Super-parent or Super pain in the Butt?
Parenting is hard especially if you have unreasonably high expectations of yourself and your children. That said I also think the western world is in the middle of a “me” phase now, where if you arent doing you, then life is stressful and anything other than doing you is not worth it.Lets face it raising children is a responsibility that can be joyous but not all the time, it can be fun but not all the time and it can be hard, but not all the time. Pretty much like anything else in life.
I enjoy watching my two human beings develop but, I also put time in for breaks and doing me. Its about balance once again, most importantly, balance in parenting.
I suppose being a helicopter mom or dad is incredibly stressful, but I don’t think that parenting needs to be as competitive or high strung as that. Our children would benefit far more of we learnt to chill out and let them learn some of their life lessons from experience. These experiences are imperative in their growth as independent, confident beings who are masters of their own mind.
In fact the more you understand and appreciate your children for who they are , the more likely its is you can actually learn to like them as people. This one thing would cut out a lot of the distress that can make a parent hate parenting.
As Khalil Gibran said, “Your children come through you but they are not of you”
Money makes the world go ’round-or does it?
The TIME article boiled down the decision to parent as a fiscally unwise move, akin to throwing good money after bad, or fixing an old car up despite the fact that it wont start. Sure, Children are expensive, no doubt, but good money after bad? I beg to differ
Money is not the purpose of children so likening children to investments is comparing apples to oranges. In my opinion, Children give you an extremely valuable opportunity to grow and to love outside of any boundary you now exist in. Even more than the relationship with the “love” of your life.
As a mother, this love is visceral, which is why in Jamaica, the death of a child will invariably lead to the mother gripping her belly in agony at the first sight of this. You literally feel pain without a logical thought for it.
I know Dads also feel this way, as evidenced by death-defying feats they perform to save their children from certain bodily harm.
So if you have a problem putting yourself “out there” emotionally, then by all means, don’t have children.

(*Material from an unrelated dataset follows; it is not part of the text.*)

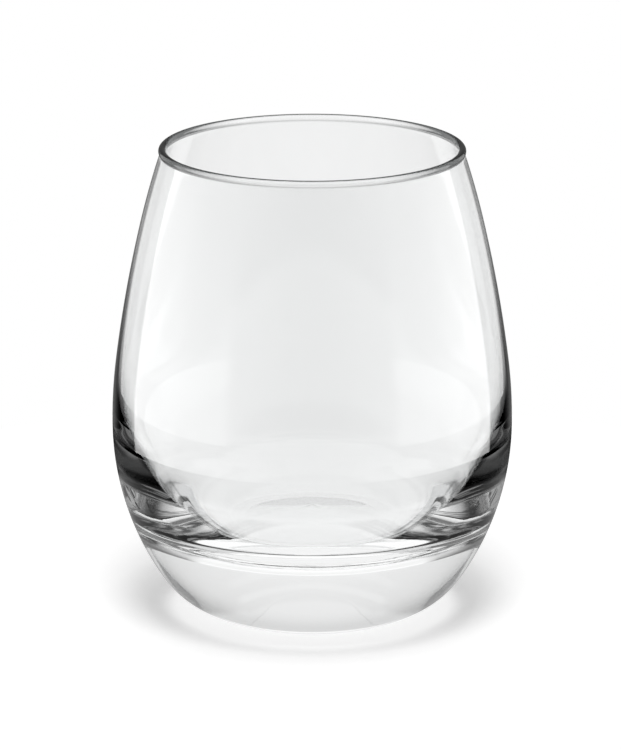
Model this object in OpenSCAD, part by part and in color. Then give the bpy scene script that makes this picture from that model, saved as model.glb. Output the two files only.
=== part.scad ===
// Stemless wine glass: one piece of clear glass, turned about the Z axis.
// Units are millimetres and degrees. The foot ring rests on z = 0 and the bowl opens upwards.
// The outside and the bowl are two outlines of tangent arcs, so the glass is thin at the mouth
// and grows into a thick clear base without an edge anywhere.

/* [Outside] */
// Height from the table to the top of the rim
glass_h = 99.4; // [90:0.2:115]
// Diameter at the widest part of the belly
belly_d = 84; // [76:1:94]
// Height of the widest part of the belly above the table
belly_h = 40.4; // [36:0.2:47]
// Radius of the side, the arc below the belly
side_r = 58; // [50:1:68]
// Radius of the heel, which rounds the side in towards the foot
heel_r = 19.4; // [16:0.2:23]
// Radius of the shoulder, the arc just above the belly
shoulder_r = 106; // [90:1:125]
// Angle that the shoulder turns before the long upper arc takes over
shoulder_turn = 7.5; // [5:0.5:9]
// Outside diameter where the lip starts, the last of the wall, which turns in a little faster
lip_d = 71.1; // [66:0.1:76]
// Height of the lip, from its start to the middle of the bead
lip_len = 14.6; // [11:0.2:18]
// Outside diameter of the wall at the mouth, under the bead
mouth_d = 62.7; // [56:0.1:68]

/* [Wall and rim] */
// Thickness of the wall at the mouth, under the bead
mouth_wall = 1.05; // [0.9:0.05:1.4]
// Thickness of the wall beside the widest part of the bowl
belly_wall = 1.7; // [1.5:0.05:2.6]
// Diameter of the fire-polished bead along the rim
bead_d = 1.6; // [1.5:0.05:2]
// Share of what the bead is thicker than the wall by, that stands proud of its outside
bead_outer_share = 0.95; // [0.5:0.05:0.95]

/* [Bowl] */
// Thickness of the base at its centre, from the table to the floor of the bowl
base_t = 16.4; // [14:0.2:20]
// How much higher the widest part of the bowl lies than that of the belly
bowl_rise = 5.5; // [4:0.5:7]
// Radius of the side of the bowl below its widest part
bowl_side_r = 39.5; // [36:0.5:44]
// Radius of the rounding between the side and the floor of the bowl
bowl_corner_r = 12; // [9:0.5:15]
// Radius of the dished floor of the bowl
bowl_floor_r = 110; // [90:5:160]

/* [Foot] */
// How deep the flat of the foot is cut into the round of the heel
foot_cut = 0.6; // [0.3:0.1:1.2]
// Radius of the toe, the small round between the heel and the flat of the foot
toe_r = 1.4; // [0.8:0.1:2.5]
// Width of the flat ring that the glass stands on
ring_w = 3.4; // [2.5:0.1:6]
// Height of the hollow under the foot, at its centre
hollow_h = 1.2; // [0.6:0.1:2]

/* [Hidden] */
// Steps along each arc of an outline, and facets of the bead and of the full turn
arc_steps = 10;
bead_facets = 48;
turn_facets = 180;

belly_r = belly_d / 2;
mouth_r = mouth_d / 2;
bead_r = bead_d / 2;
// The wall ends level with the middle of the bead, which stands proud of it, mostly outside
mouth_h = glass_h - bead_r;
bead_proud = bead_outer_share * (bead_d - mouth_wall);
bead_ring_r = mouth_r + bead_proud - bead_r;

// The side stands upright at the belly, the heel leaves it smoothly, and the toe leads it onto the table
side_c = [belly_r - side_r, belly_h];
heel_h = heel_r - foot_cut;
heel_c = [side_c[0] + sqrt((side_r - heel_r) ^ 2 - (belly_h - heel_h) ^ 2), heel_h];
toe_c = [heel_c[0] + sqrt((heel_r - toe_r) ^ 2 - (heel_h - toe_r) ^ 2), toe_r];
foot_r = toe_c[0];
ring_inner_r = foot_r - ring_w;

// The shoulder leaves the belly upright too, and the long upper arc takes over where it ends
shoulder_c = [belly_r - shoulder_r, belly_h];
shoulder_end = shoulder_c + shoulder_r * [cos(shoulder_turn), sin(shoulder_turn)];
lip_start = [lip_d / 2, mouth_h - lip_len];
// The long arc turns twice as far as its chord, and the lip goes on in the direction it ends in
long_heading = 90 + shoulder_turn;
lip_heading = 2 * heading(shoulder_end, lip_start) - long_heading;
upper_line = concat([[belly_r, belly_h]],
                    arc(shoulder_c, shoulder_r, 0, shoulder_turn),
                    bend(shoulder_end, long_heading, lip_start),
                    bend(lip_start, lip_heading, [mouth_r, mouth_h]));
radius_at_height = [for (p = upper_line) [p[1], p[0]]];

// The bowl is widest where its wall stands upright, while the outside already leans in there
bowl_belly_h = belly_h + bowl_rise;
bowl_belly_r = lookup(bowl_belly_h, radius_at_height) - belly_wall;
bowl_upper_h = mouth_h - bowl_belly_h;
outside_lean = bowl_rise / sqrt(shoulder_r ^ 2 - bowl_rise ^ 2);
// The wall's extra thickness dies away upwards just fast enough to keep the bowl upright there
thinning_power = outside_lean * bowl_upper_h / (belly_wall - mouth_wall);

// The corner of the bowl touches its side and its floor from within
bowl_side_c = [bowl_belly_r - bowl_side_r, bowl_belly_h];
bowl_floor_c = [0, base_t + bowl_floor_r];
bowl_corner_c = touching_centre(bowl_side_c, bowl_side_r - bowl_corner_r,
                                bowl_floor_c, bowl_floor_r - bowl_corner_r);

// The hollow under the foot is part of a ball that passes through the inner edge of the ring
hollow_r = (ring_inner_r ^ 2 + hollow_h ^ 2) / (2 * hollow_h);
hollow_c = [0, hollow_h - hollow_r];

// Direction from one point to another
function heading(from, to) = atan2(to[1] - from[1], to[0] - from[0]);

// Points on an arc about a centre, from one angle to another, without its first point
function arc(centre, r, from, to) =
    [for (i = [1 : arc_steps])
        let (a = from + (to - from) * i / arc_steps)
        centre + r * [cos(a), sin(a)]];

// Points on the arc that leaves a point in a direction and passes through another point.
// Its chords grow as the sine of the angle turned, whichever way it bends.
function bend(start, direction, end) =
    let (turn = heading(start, end) - direction,
         chord = norm(end - start))
    [for (i = [1 : arc_steps])
        let (a = turn * i / arc_steps,
             length = turn == 0 ? chord * i / arc_steps : chord * sin(a) / sin(turn))
        start + length * [cos(direction + a), sin(direction + a)]];

// The point, low and to the right, at the given distances from two centres
function touching_centre(p, from_p, q, from_q) =
    let (d = norm(q - p),
         along = (from_p ^ 2 - from_q ^ 2 + d ^ 2) / (2 * d),
         aside = sqrt(from_p ^ 2 - along ^ 2),
         u = (q - p) / d)
    p + along * u + aside * [u[1], -u[0]];

// Wall of the bowl above its widest part: the outside, less the thickness of the wall
function bowl_upper_line() =
    [for (i = [1 : arc_steps])
        let (height_share = i / arc_steps,
             z = bowl_belly_h + bowl_upper_h * height_share,
             extra_share = (1 - height_share) ^ thinning_power,
             t = mouth_wall + (belly_wall - mouth_wall) * extra_share)
        [lookup(z, radius_at_height) - t, z]];

// Bowl, from the middle of its floor up to the mouth
function bowl_line() =
    concat([[0, base_t]],
           arc(bowl_floor_c, bowl_floor_r, -90, heading(bowl_floor_c, bowl_corner_c)),
           arc(bowl_corner_c, bowl_corner_r, heading(bowl_floor_c, bowl_corner_c),
               heading(bowl_side_c, bowl_corner_c)),
           arc(bowl_side_c, bowl_side_r, heading(bowl_side_c, bowl_corner_c), 0),
           bowl_upper_line());

// Outside, from the foot up to the belly; the upper line follows it
function lower_line() =
    concat([[foot_r, 0]],
           arc(toe_c, toe_r, -90, heading(heel_c, toe_c)),
           arc(heel_c, heel_r, heading(heel_c, toe_c), heading(side_c, heel_c)),
           arc(side_c, side_r, heading(side_c, heel_c), 0));

// Hollow under the foot, from its middle to the inner edge of the ring
function hollow_line() =
    concat([[0, hollow_h]],
           arc(hollow_c, hollow_r, 90, heading(hollow_c, [ring_inner_r, 0])));

function without_first(points) = [for (i = [1 : len(points) - 1]) points[i]];

function backwards(points) = [for (i = [len(points) - 1 : -1 : 0]) points[i]];

// Half of the glass, cut through its middle, without the bead
module wall_section() {
    polygon(concat(hollow_line(), lower_line(), without_first(upper_line), backwards(bowl_line())));
}

// The flame draws the rim into a full round, thicker than the wall that it ends
module bead_section() {
    translate([bead_ring_r, mouth_h])
        circle(r = bead_r, $fn = bead_facets);
}

module stemless_glass() {
    color([0.93, 0.96, 0.96, 0.35])
        rotate_extrude($fn = turn_facets)
            union() {
                wall_section();
                bead_section();
            }
}

stemless_glass();
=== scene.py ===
import math

import bmesh
import bpy
from mathutils import Matrix, Vector, noise


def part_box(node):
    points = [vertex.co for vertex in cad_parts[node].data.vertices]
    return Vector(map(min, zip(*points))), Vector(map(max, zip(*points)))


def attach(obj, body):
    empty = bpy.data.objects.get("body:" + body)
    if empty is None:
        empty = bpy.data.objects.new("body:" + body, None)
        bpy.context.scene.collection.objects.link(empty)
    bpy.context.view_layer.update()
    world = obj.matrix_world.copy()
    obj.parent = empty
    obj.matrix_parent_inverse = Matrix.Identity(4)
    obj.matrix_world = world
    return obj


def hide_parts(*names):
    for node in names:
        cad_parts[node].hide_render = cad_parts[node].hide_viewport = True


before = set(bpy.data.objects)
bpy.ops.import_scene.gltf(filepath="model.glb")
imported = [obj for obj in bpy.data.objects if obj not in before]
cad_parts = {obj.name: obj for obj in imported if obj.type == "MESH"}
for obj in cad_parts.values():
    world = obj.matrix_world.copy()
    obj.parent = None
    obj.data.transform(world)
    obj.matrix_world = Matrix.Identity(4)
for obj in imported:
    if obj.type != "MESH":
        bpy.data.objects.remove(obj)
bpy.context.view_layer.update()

MM = 0.001
QUARTER_TURN = math.pi / 2
FULL_TURN = 2 * math.pi
GLASS = "stemless_glass"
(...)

And, if your real fear is money, then maybe you should not have children, as surely money is a great teacher of love is it not?
What’s the takeaway?
We may be crazy, but parenting relies on quality of relationship and love. If we react badly to parenting it means we need to adjust our expectations and plan for our decision to parent as best we can. Finally, let go and learn to like your off-spring for who they are and trust that you are doing the best you can by letting them explore and learn about this world.
Note well: the study was conducted on parents of young children. As a mother of a 6 and 8 year old I am here to say.. it does get better! They make their own food now (Cheesy balls do not count!) and can hold a lengthy discussion on all manner of lively topics.
FACTOID: Countries like France are facing repercussions of dwindling birth rates due to fiscally sound decisions made by an ever increasing childless population.Their Governments scramble to offer incentives to would be parents inclusive of long maternity leaves with full pay, long paternity leaves, scholarships, housing and the lot.